Whether you agree with the progressive ideas listed or not is beside the point, but what has become a truth for many now is that they were trained in a way that is biased towards progressive teaching. In my own experience, knowledge-led instruction did not get too much of a look in besides the refrain that “subject expertise is crucial”, especially as an English teacher: skills ruled. That was the default message during teacher training as an English specialist. I’m OK with that though. I like the way that I was trained; I feel that it’s been valuable to my development as a teacher now. However, with new research, evidence or insights come new ways of thinking, and as such, pedagogy should constantly be evolving. Only with pedagogy challenged and explored will we come out with the best way forward with the best strategies that work best for our students. So is that knowledge-led instruction, or skills-led instruction? Or can we take Obi Wan Kenobi’s thoughts, “that only a Sith deals in absolutes”? Despite the irony of a statement originating from a universe where there is only the ‘Light Side’ or ‘Dark Side’ of the Force (I love Star Wars by the way), the sentiment accepts that there is ambiguity and ‘greyness’ in regards to certain areas. Do specific subjects, or topics, or exam papers lend themselves to specific teaching ideologies? At this stage, I’m not sure. My limited experience of teaching would suggest so, but this is an area that will continue to evolve.

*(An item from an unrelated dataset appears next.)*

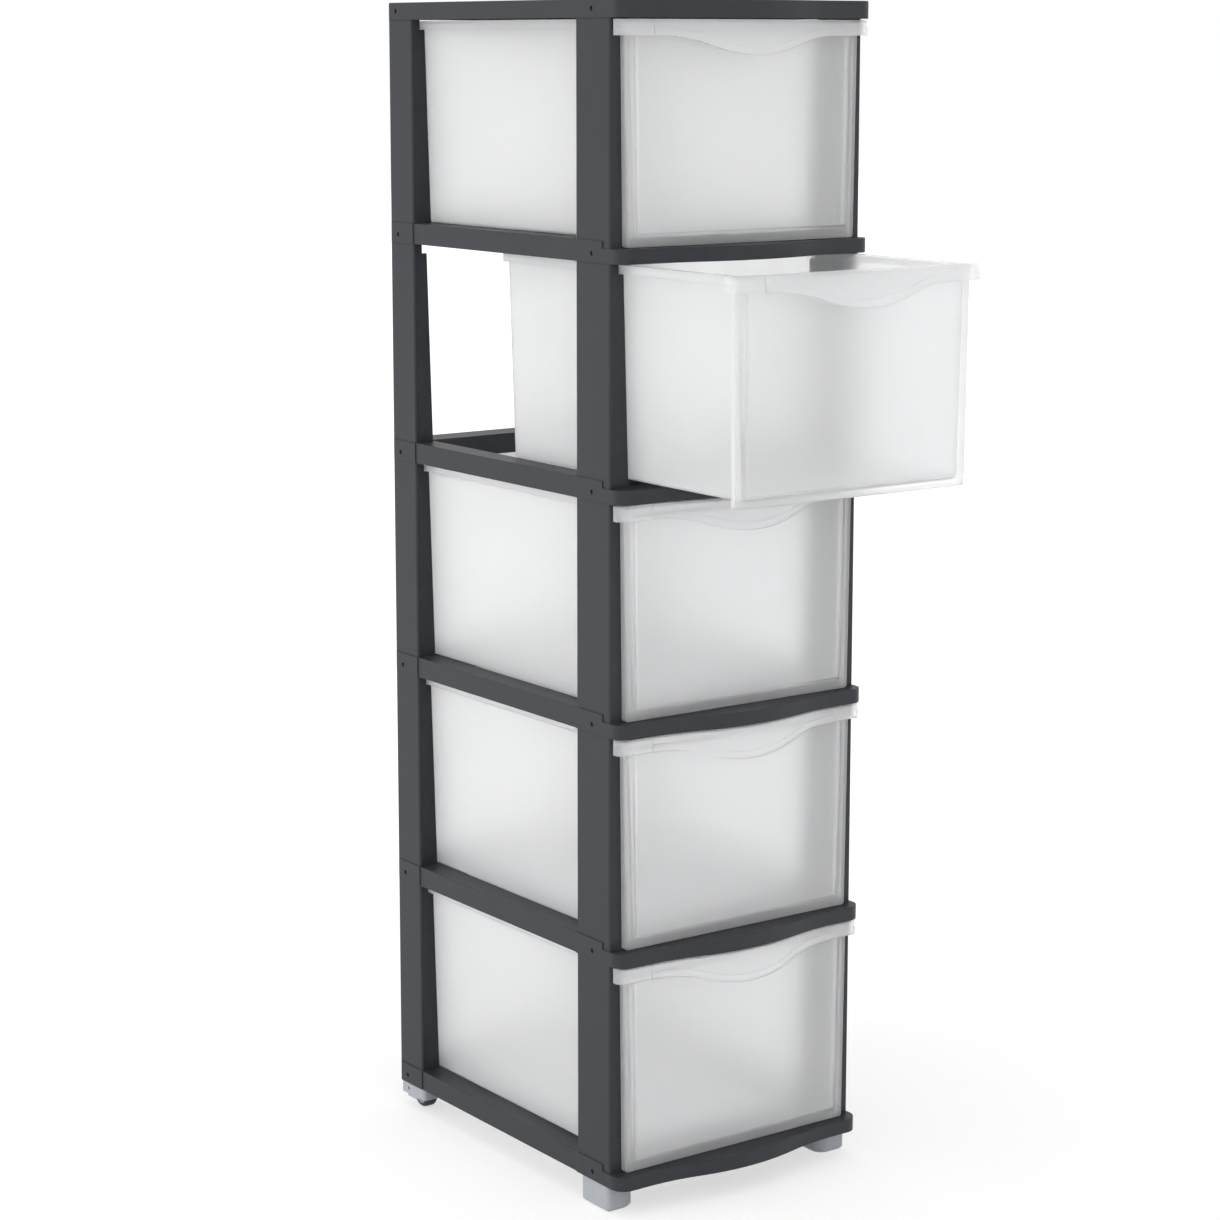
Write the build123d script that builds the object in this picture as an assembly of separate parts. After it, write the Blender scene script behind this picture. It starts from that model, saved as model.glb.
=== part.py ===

I’m currently not on either side of the debate because I haven’t explored them both in enough detail to hold strong enough convictions for either one. What I am aware of however, whether it’s ‘right’ or ‘wrong’ is that in my current teaching practice I have aspects of my pedagogy that seem to suggest a ‘progressive’ ideology, whereas I have aspects that are very much ‘knowledge’ based in ideology. I’m currently mixed up, or maybe messed up, regarding my pedagogy. Either way, I’m slowly navigating my way until I find a philosophy that sits well with all my beliefs about education. I’ll explore that when, if, it happens too.